**GIVEN INSTRUCTION**
Identify every line in the records below that contains the word "loose", and copy each of those lines.

[Dataset rows]

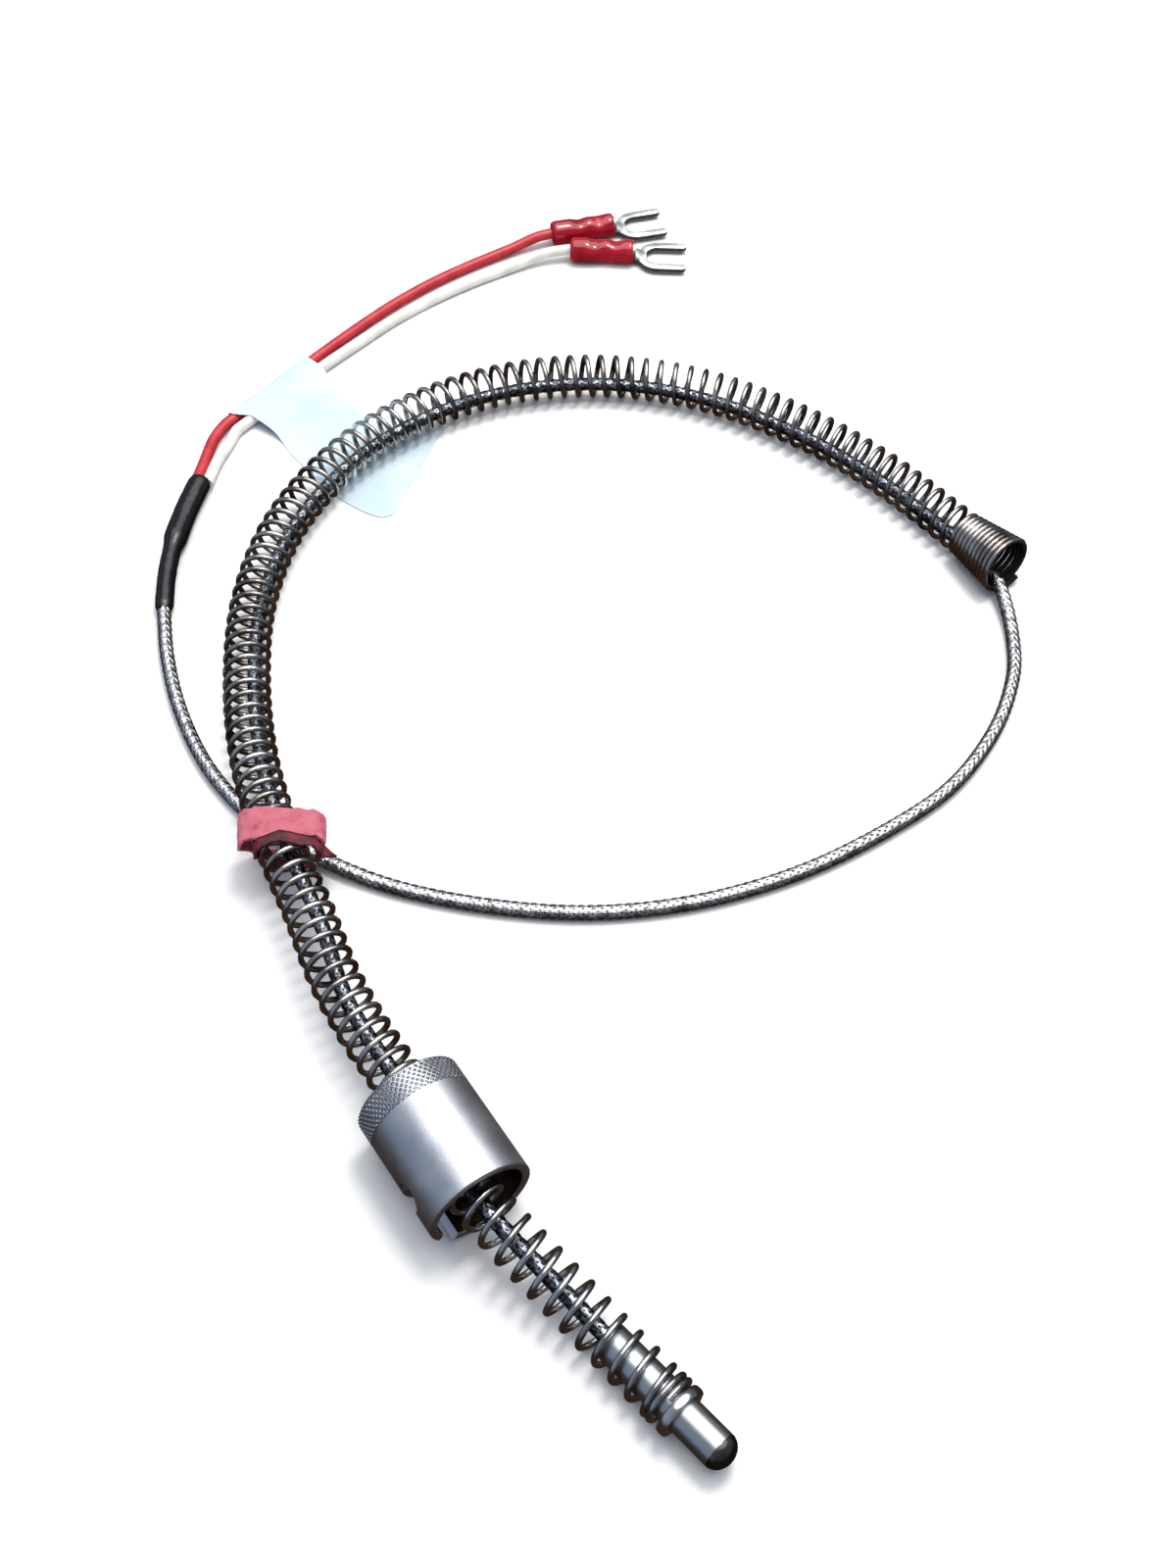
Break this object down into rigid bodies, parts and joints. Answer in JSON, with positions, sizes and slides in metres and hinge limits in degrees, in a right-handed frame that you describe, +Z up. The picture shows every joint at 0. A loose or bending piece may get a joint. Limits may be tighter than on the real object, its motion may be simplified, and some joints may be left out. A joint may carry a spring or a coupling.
{
  "type": "spring-adjustable bayonet thermocouple probe",
  "caption": "Closed metal probe tip on a spring-armoured braided cable, with a knurled bayonet cap that screws along the spring and a pair of leads ending in fork terminals.",
  "frame": {"origin": "on the table plane, under the middle of the sprung probe without its free cord", "axes": "+Z up from the table, +Y from the probe tip towards the top of the spring's arc, +X towards the flared end of the spring"},
  "size_m": [0.1361, 0.2268, 0.0146],
  "materials": {
    "satin_cap": "satin turned, knurled band",
    "ring_steel": "plain",
    "spring_steel": "bright drawn wire",
    "tube_steel": "bright drawn",
    "junction_alloy": "weld bead",
    "iron_wire": "drawn",
    "alloy_wire": "drawn",
    "ceramic": "fired",
    "cement": "set",
    "steel_braid": "woven bright wire",
    "black_sleeve": "shrunk, glossy",
    "red_insulation": "satin",
    "white_insulation": "satin",
    "red_vinyl": "glossy",
    "tinned_brass": "tinned, dull bright",
    "label_paper": "thin paper",
    "pink_rubber": "matte, torn edges"
  },
  "bodies": {
    "armoured_lead": {"rear_spring": "spring_steel", "front_spring": "spring_steel", "cable_front": "steel_braid", "cable_inner": "steel_braid", "lead_cable": "steel_braid", "shrink_sleeve": "black_sleeve", "lead_red": "red_insulation", "lead_white": "white_insulation", "vinyl_sleeve_red": "red_vinyl", "vinyl_sleeve_white": "red_vinyl", "fork_terminal_red": "tinned_brass", "fork_terminal_white": "tinned_brass", "conductor_red": "alloy_wire", "conductor_white": "iron_wire", "label_flag": "label_paper", "rubber_tie": "pink_rubber"},
    "tip": {"probe_tube": "tube_steel", "stop_collar": "tube_steel", "hot_junction": "junction_alloy", "wire_positive": "iron_wire", "wire_negative": "alloy_wire", "tip_insulator": "ceramic", "potting_plug": "cement"},
    "ring": {"thrust_ring": "ring_steel"},
    "cap": {"bayonet_cap": "satin_cap"}
  },
  "joints": [
    {"name": "tip_press", "type": "slide", "parent": "armoured_lead", "child": "tip", "axis": [-0.7009, 0.7132, 0], "range_m": [0, 0.01], "stiffness_N_per_m": 1000, "deforming": ["front_spring", "cable_front"]},
    {"name": "cap_travel", "type": "slide", "parent": "armoured_lead", "child": "ring", "axis": [-0.5592, 0.829, 0], "range_m": [0, 0.01]},
    {"name": "cap_turn", "type": "hinge", "parent": "ring", "child": "cap", "pos_m": [-0.02895, -0.04824, 0.0073], "axis": [-0.5592, 0.829, 0], "range_deg": [0, 1440]}
  ],
  "couplings": [
    {"joint": "cap_turn", "follows": "cap_travel", "rad_per_m": 2513.3}
  ]
}
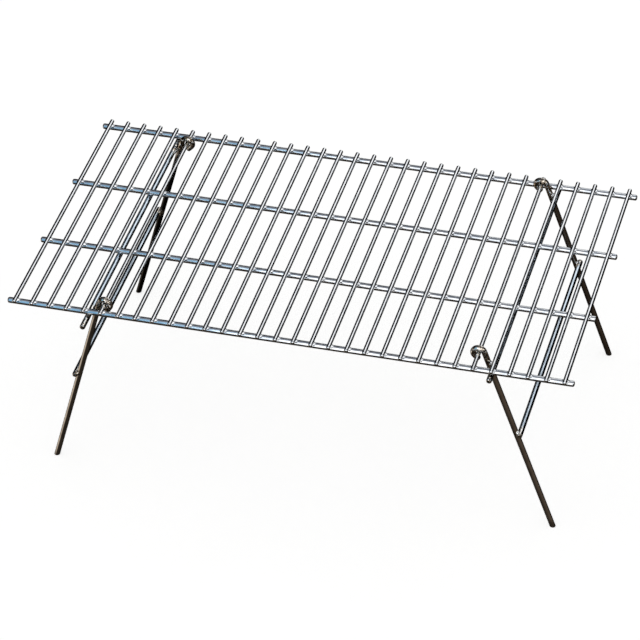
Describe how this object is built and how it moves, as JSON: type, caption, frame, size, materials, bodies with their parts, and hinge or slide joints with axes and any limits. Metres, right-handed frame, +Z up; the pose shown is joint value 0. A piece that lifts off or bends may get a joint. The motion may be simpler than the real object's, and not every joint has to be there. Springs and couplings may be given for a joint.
{
  "type": "campfire grill grate",
  "caption": "Folding wire cooking grate that stands over a campfire on two hinged leg frames with brace bars and stop bars.",
  "frame": {"origin": "on the ground under the middle of the grate, with both leg frames open", "axes": "+X along the long rods to the right, +Y along the cross wires to the back, +Z up"},
  "size_m": [0.6096, 0.3443, 0.2369],
  "materials": {
    "cross_wire_chrome": "bright chrome plating on drawn steel wire",
    "pivot_wire_chrome": "bright chrome plating, rubbed by the leg eyes",
    "long_rod_chrome": "bright chrome plating on drawn steel rod",
    "leg_chrome": "chrome plating, a little darker and warmer than the grate",
    "frame_bar_chrome": "bright chrome plating on drawn steel rod"
  },
  "bodies": {
    "grate": {"front_long_rod": "long_rod_chrome", "front_inner_long_rod": "long_rod_chrome", "back_inner_long_rod": "long_rod_chrome", "back_long_rod": "long_rod_chrome", "cross_wire_01": "cross_wire_chrome", "cross_wire_02": "cross_wire_chrome", "cross_wire_03": "cross_wire_chrome", "cross_wire_04": "cross_wire_chrome", "cross_wire_05": "cross_wire_chrome", "cross_wire_07": "cross_wire_chrome", "cross_wire_08": "cross_wire_chrome", "cross_wire_09": "cross_wire_chrome", "cross_wire_10": "cross_wire_chrome", "cross_wire_11": "cross_wire_chrome", "cross_wire_12": "cross_wire_chrome", "cross_wire_13": "cross_wire_chrome", "cross_wire_14": "cross_wire_chrome", "cross_wire_15": "cross_wire_chrome", "cross_wire_16": "cross_wire_chrome", "cross_wire_17": "cross_wire_chrome", "cross_wire_18": "cross_wire_chrome", "cross_wire_19": "cross_wire_chrome", "cross_wire_20": "cross_wire_chrome", "cross_wire_21": "cross_wire_chrome", "cross_wire_22": "cross_wire_chrome", "cross_wire_23": "cross_wire_chrome", "cross_wire_24": "cross_wire_chrome", "cross_wire_25": "cross_wire_chrome", "cross_wire_26": "cross_wire_chrome", "cross_wire_28": "cross_wire_chrome", "cross_wire_29": "cross_wire_chrome", "cross_wire_30": "cross_wire_chrome", "cross_wire_31": "cross_wire_chrome", "cross_wire_32": "cross_wire_chrome", "left_pivot_wire": "pivot_wire_chrome", "right_pivot_wire": "pivot_wire_chrome"},
    "left_leg_frame": {"left_front_leg": "leg_chrome", "left_back_leg": "leg_chrome", "left_stop_bar": "frame_bar_chrome", "left_brace_bar": "frame_bar_chrome"},
    "right_leg_frame": {"right_front_leg": "leg_chrome", "right_back_leg": "leg_chrome", "right_stop_bar": "frame_bar_chrome", "right_brace_bar": "frame_bar_chrome"}
  },
  "joints": [
    {"name": "left_leg_fold", "type": "hinge", "parent": "grate", "child": "left_leg_frame", "pos_m": [-0.20003, -0.0054, 0.2278], "axis": [0, -1, 0], "range_deg": [0, 106]},
    {"name": "right_leg_fold", "type": "hinge", "parent": "grate", "child": "right_leg_frame", "pos_m": [0.20003, 0.0054, 0.2278], "axis": [0, 1, 0], "range_deg": [0, 106]}
  ]
}
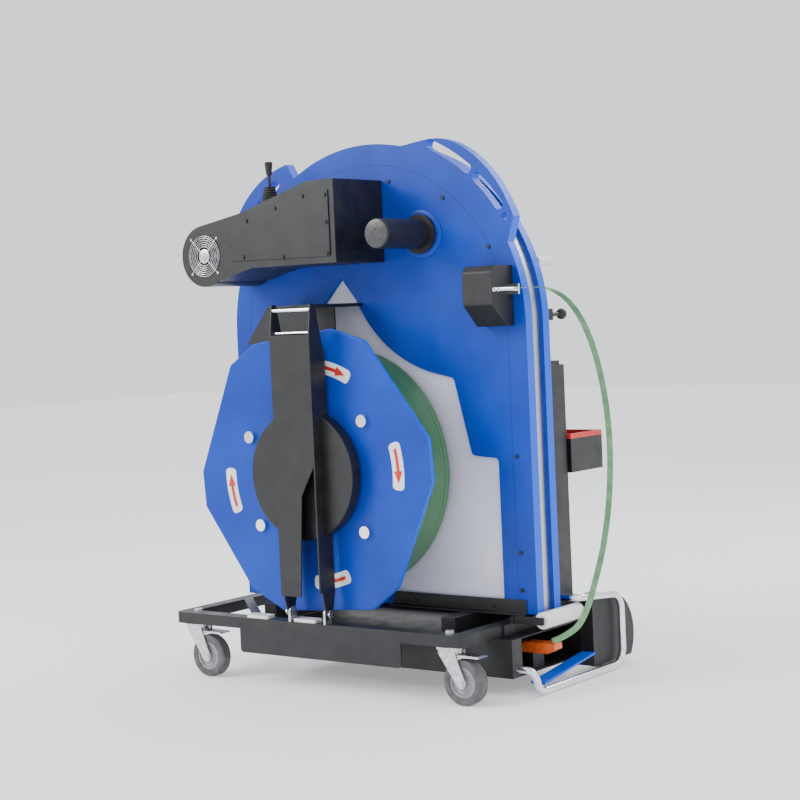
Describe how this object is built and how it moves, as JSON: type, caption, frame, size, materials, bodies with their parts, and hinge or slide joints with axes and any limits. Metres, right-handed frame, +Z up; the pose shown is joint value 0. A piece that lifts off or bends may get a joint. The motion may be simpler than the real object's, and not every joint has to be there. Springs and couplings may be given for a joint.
{
  "type": "semi automatic strapping machine",
  "caption": "Wheeled strapping machine with an arched blue chain guide, a vertical strap coil under a folding clamp arm, a control housing, a chain lance and a tool column.",
  "frame": {"origin": "on the floor, midway along the length and the depth of the machine", "axes": "+X along the base towards the lance outlet, +Y from the coil side towards the tool column, +Z up"},
  "size_m": [1.0275, 0.672, 1.337],
  "materials": {
    "black_steel": "fine textured black powder coat",
    "blue_panel": "satin blue sheet with milled edges",
    "white_sheet": "satin white sheet",
    "bright_steel": "brushed stainless band",
    "zinc": "bright zinc plate",
    "chrome_steel": "polished chrome",
    "black_plastic": "moulded black plastic",
    "boot_rubber": "soft black rubber",
    "green_strap": "embossed green polyester strap",
    "board": "wound board tube",
    "castor_rubber": "grey rubber",
    "grey_nylon": "moulded grey nylon",
    "white_nylon": "turned white nylon",
    "orange_plastic": "moulded orange plastic",
    "chain_plastic": "moulded dark red chain links",
    "red_trim": "red edge trim"
  },
  "bodies": {
    "base": {"arm_catch": "black_steel", "base_frame": "black_steel", "battery": "black_plastic", "bearing_block": "zinc", "bumper_loop": "chrome_steel", "castor_stems": "zinc", "catch_knob": "black_plastic", "chain_trough": "black_steel", "control_housing": "black_steel", "dome_screws": "zinc", "drive_motor": "black_plastic", "exit_pins": "chrome_steel", "fan_guard": "zinc", "fan_motor": "black_plastic", "front_cover_plate": "blue_panel", "front_guide_plate": "blue_panel", "hinge_brackets": "zinc", "housing_panel": "black_steel", "left_wheel_guard": "black_plastic", "outlet_ramp": "blue_panel", "rear_guide_plate": "blue_panel", "rest_bar": "white_nylon", "rest_pads": "white_sheet", "right_wheel_guard": "black_plastic", "steel_band": "bright_steel", "stick_boot": "boot_rubber", "stick_collar": "black_steel", "strap_box": "black_plastic", "strap_tail": "green_strap", "tool_column": "black_steel", "white_panel": "white_sheet"},
    "arm": {"clamp_arm": "black_steel", "grip_rods": "chrome_steel", "brake_disc": "black_steel"},
    "front_flange": {"front_flange": "blue_panel", "flange_boss": "black_plastic", "flange_bolts": "chrome_steel"},
    "coil": {"strap_coil": "green_strap", "coil_core": "board", "coil_drum": "black_plastic", "drum_shaft": "bright_steel"},
    "fan": {"fan_rotor": "black_plastic"},
    "stick_cross": {"stick_ball": "bright_steel"},
    "stick": {"stick_lever": "black_plastic"},
    "lance": {"lance_chain": "chain_plastic", "lance_head": "orange_plastic"},
    "outlet_roller": {"outlet_roller": "white_nylon"},
    "tool_lift": {"tool_carriage": "black_steel", "tool_tray": "black_steel", "tray_rim": "red_trim"},
    "left_rear_wheel": {"left_rear_wheel": "castor_rubber"},
    "right_rear_wheel": {"right_rear_wheel": "castor_rubber"},
    "left_castor": {"left_castor_fork": "zinc"},
    "left_castor_wheel": {"left_castor_hub": "grey_nylon", "left_castor_tyre": "castor_rubber"},
    "left_brake": {"left_castor_pedal": "zinc"},
    "right_castor": {"right_castor_fork": "zinc"},
    "right_castor_wheel": {"right_castor_hub": "grey_nylon", "right_castor_tyre": "castor_rubber"},
    "right_brake": {"right_castor_pedal": "zinc"}
  },
  "joints": [
    {"name": "arm_fold", "type": "hinge", "parent": "base", "child": "arm", "pos_m": [-0.0585, -0.305, 0.19], "axis": [1, 0, 0], "range_deg": [0, 90]},
    {"name": "flange_spin", "type": "hinge", "parent": "arm", "child": "front_flange", "pos_m": [-0.0645, -0.26, 0.527], "axis": [0, 1, 0], "continuous": true},
    {"name": "coil_spin", "type": "hinge", "parent": "base", "child": "coil", "pos_m": [-0.0645, -0.176, 0.527], "axis": [0, 1, 0], "continuous": true},
    {"name": "fan_spin", "type": "hinge", "parent": "base", "child": "fan", "pos_m": [-0.3745, -0.27, 1.08], "axis": [0, 1, 0], "continuous": true},
    {"name": "stick_cross", "type": "hinge", "parent": "base", "child": "stick_cross", "pos_m": [-0.236, -0.176, 1.214], "axis": [0, 1, 0], "range_deg": [-10, 10], "stiffness_Nm_per_rad": 1},
    {"name": "stick_tilt", "type": "hinge", "parent": "stick_cross", "child": "stick", "pos_m": [-0.236, -0.176, 1.214], "axis": [1, 0, 0], "range_deg": [-10, 10], "stiffness_Nm_per_rad": 1},
    {"name": "lance_feed", "type": "slide", "parent": "base", "child": "lance", "axis": [1, 0, 0], "range_m": [0, 0.3]},
    {"name": "outlet_roller_spin", "type": "hinge", "parent": "base", "child": "outlet_roller", "pos_m": [0.485, -0.02, 0.172], "axis": [0, 1, 0], "continuous": true},
    {"name": "tool_lift", "type": "slide", "parent": "base", "child": "tool_lift", "axis": [0, 0, 1], "range_m": [-0.16, 0.16]},
    {"name": "left_castor_swivel", "type": "hinge", "parent": "base", "child": "left_castor", "pos_m": [-0.4505, -0.288, 0.125], "axis": [0, 0, 1], "continuous": true},
    {"name": "left_castor_roll", "type": "hinge", "parent": "left_castor", "child": "left_castor_wheel", "pos_m": [-0.4105, -0.288, 0.054], "axis": [0, 1, 0], "continuous": true},
    {"name": "left_brake", "type": "hinge", "parent": "left_castor", "child": "left_brake", "pos_m": [-0.4325, -0.288, 0.1136], "axis": [0, 1, 0], "range_deg": [0, 6]},
    {"name": "right_castor_swivel", "type": "hinge", "parent": "base", "child": "right_castor", "pos_m": [0.3495, -0.288, 0.125], "axis": [0, 0, 1], "continuous": true},
    {"name": "right_castor_roll", "type": "hinge", "parent": "right_castor", "child": "right_castor_wheel", "pos_m": [0.3895, -0.288, 0.054], "axis": [0, 1, 0], "continuous": true},
    {"name": "right_brake", "type": "hinge", "parent": "right_castor", "child": "right_brake", "pos_m": [0.3675, -0.288, 0.1136], "axis": [0, 1, 0], "range_deg": [0, 6]},
    {"name": "left_rear_roll", "type": "hinge", "parent": "base", "child": "left_rear_wheel", "pos_m": [-0.4475, 0.226, 0.078], "axis": [1, 0, 0], "continuous": true},
    {"name": "right_rear_roll", "type": "hinge", "parent": "base", "child": "right_rear_wheel", "pos_m": [0.4475, 0.226, 0.078], "axis": [1, 0, 0], "continuous": true}
  ]
}
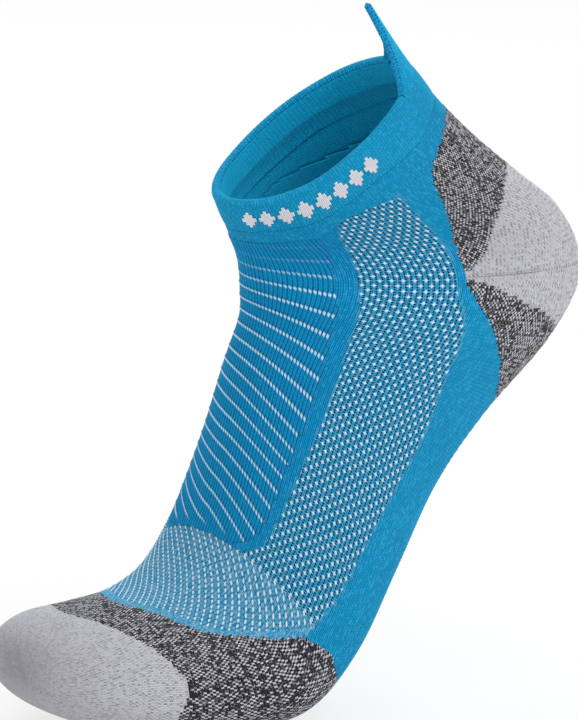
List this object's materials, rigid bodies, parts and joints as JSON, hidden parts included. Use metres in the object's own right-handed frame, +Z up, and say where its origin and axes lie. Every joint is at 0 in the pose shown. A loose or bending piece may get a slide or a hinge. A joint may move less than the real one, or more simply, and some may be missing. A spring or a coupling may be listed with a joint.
{
  "type": "running ankle sock",
  "caption": "Low-cut knitted running sock in its worn, heel-raised shape, with mesh sides, a ribbed instep, marl toe and heel, a turned cuff and a fold-back heel tab.",
  "frame": {"origin": "middle of the ankle opening, where the foot goes in", "axes": "-X towards the toes, +X towards the heel, +Z up, -Y the side of the wearer's left hand"},
  "size_m": [0.2088, 0.0943, 0.2217],
  "materials": {
    "blue_knit": "plain knit, matt",
    "deep_blue_knit": "plain knit, matt",
    "rib_knit": "ribbed knit with pale float courses, matt",
    "mesh_knit": "openwork knit with white tuck stitches, matt",
    "cuff_knit": "dense double knit, matt",
    "dark_marl": "black and pale grey marl knit, matt",
    "light_marl": "pale grey marl knit, matt",
    "white_yarn": "plated white yarn, matt",
    "elastic_yarn": "covered elastic yarn",
    "light_terry": "looped terry, soft",
    "dark_terry": "looped terry, soft",
    "seam_yarn": "linked seam, matt"
  },
  "bodies": {
    "sock": {"toe_pocket": "light_marl", "ball_pad": "dark_marl", "toe_mesh": "mesh_knit", "instep_rib": "rib_knit", "rib_border_near": "deep_blue_knit", "rib_border_far": "deep_blue_knit", "mesh_near": "mesh_knit", "mesh_far": "mesh_knit", "side_plain_near": "blue_knit", "side_plain_far": "blue_knit", "arch_sole": "blue_knit", "heel_under": "dark_marl", "heel_pocket": "light_marl", "achilles_pad": "dark_marl", "ankle_band": "blue_knit", "cuff_outer": "cuff_knit", "cuff_inner": "cuff_knit", "cuff_elastic": "elastic_yarn", "cuff_fold": "cuff_knit", "cuff_motif": "white_yarn", "toe_seam": "seam_yarn", "heel_gore": "seam_yarn", "toe_terry": "light_terry", "ball_terry": "dark_terry", "heel_terry": "light_terry", "achilles_terry": "dark_terry"},
    "tab": {"tab_outer": "blue_knit", "tab_inner": "blue_knit", "tab_edge": "cuff_knit"}
  },
  "joints": [
    {"name": "tab_fold", "type": "hinge", "parent": "sock", "child": "tab", "pos_m": [0.0271, -0.0146, 0.0193], "axis": [0.4749, 0.8389, 0.266], "range_deg": [0, 75], "stiffness_Nm_per_rad": 0.004}
  ]
}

**COMPLETE OUTPUT**
Break this object down into rigid bodies, parts and joints. Answer in JSON, with positions, sizes and slides in metres and hinge limits in degrees, in a right-handed frame that you describe, +Z up. The picture shows every joint at 0. A loose or bending piece may get a joint. Limits may be tighter than on the real object, its motion may be simplified, and some joints may be left out. A joint may carry a spring or a coupling.
List this object's materials, rigid bodies, parts and joints as JSON, hidden parts included. Use metres in the object's own right-handed frame, +Z up, and say where its origin and axes lie. Every joint is at 0 in the pose shown. A loose or bending piece may get a slide or a hinge. A joint may move less than the real one, or more simply, and some may be missing. A spring or a coupling may be listed with a joint.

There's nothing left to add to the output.